RAW DATA:
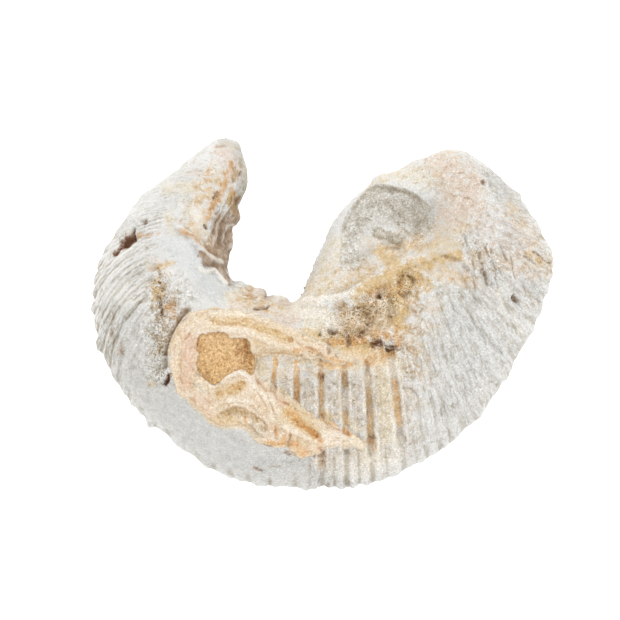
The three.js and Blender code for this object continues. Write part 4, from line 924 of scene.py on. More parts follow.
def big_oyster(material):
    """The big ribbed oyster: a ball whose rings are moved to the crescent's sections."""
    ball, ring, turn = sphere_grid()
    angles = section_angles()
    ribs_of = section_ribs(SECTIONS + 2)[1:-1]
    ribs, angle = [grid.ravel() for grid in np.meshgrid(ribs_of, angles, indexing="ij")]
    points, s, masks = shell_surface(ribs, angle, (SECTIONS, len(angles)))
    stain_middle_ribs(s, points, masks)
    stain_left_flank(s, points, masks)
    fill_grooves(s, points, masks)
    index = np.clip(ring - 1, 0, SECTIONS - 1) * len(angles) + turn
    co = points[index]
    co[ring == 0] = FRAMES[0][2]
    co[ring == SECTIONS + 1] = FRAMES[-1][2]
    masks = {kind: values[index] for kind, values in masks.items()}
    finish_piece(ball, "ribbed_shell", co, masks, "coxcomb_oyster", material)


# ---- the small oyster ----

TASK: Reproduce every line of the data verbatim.

RESPONSE BELOW:
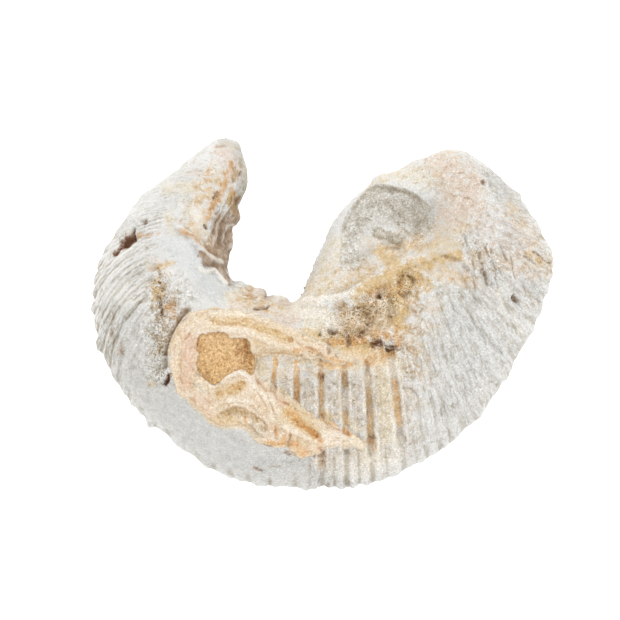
The three.js and Blender code for this object continues. Write part 4, from line 924 of scene.py on. More parts follow.
def big_oyster(material):
    """The big ribbed oyster: a ball whose rings are moved to the crescent's sections."""
    ball, ring, turn = sphere_grid()
    angles = section_angles()
    ribs_of = section_ribs(SECTIONS + 2)[1:-1]
    ribs, angle = [grid.ravel() for grid in np.meshgrid(ribs_of, angles, indexing="ij")]
    points, s, masks = shell_surface(ribs, angle, (SECTIONS, len(angles)))
    stain_middle_ribs(s, points, masks)
    stain_left_flank(s, points, masks)
    fill_grooves(s, points, masks)
    index = np.clip(ring - 1, 0, SECTIONS - 1) * len(angles) + turn
    co = points[index]
    co[ring == 0] = FRAMES[0][2]
    co[ring == SECTIONS + 1] = FRAMES[-1][2]
    masks = {kind: values[index] for kind, values in masks.items()}
    finish_piece(ball, "ribbed_shell", co, masks, "coxcomb_oyster", material)


# ---- the small oyster ----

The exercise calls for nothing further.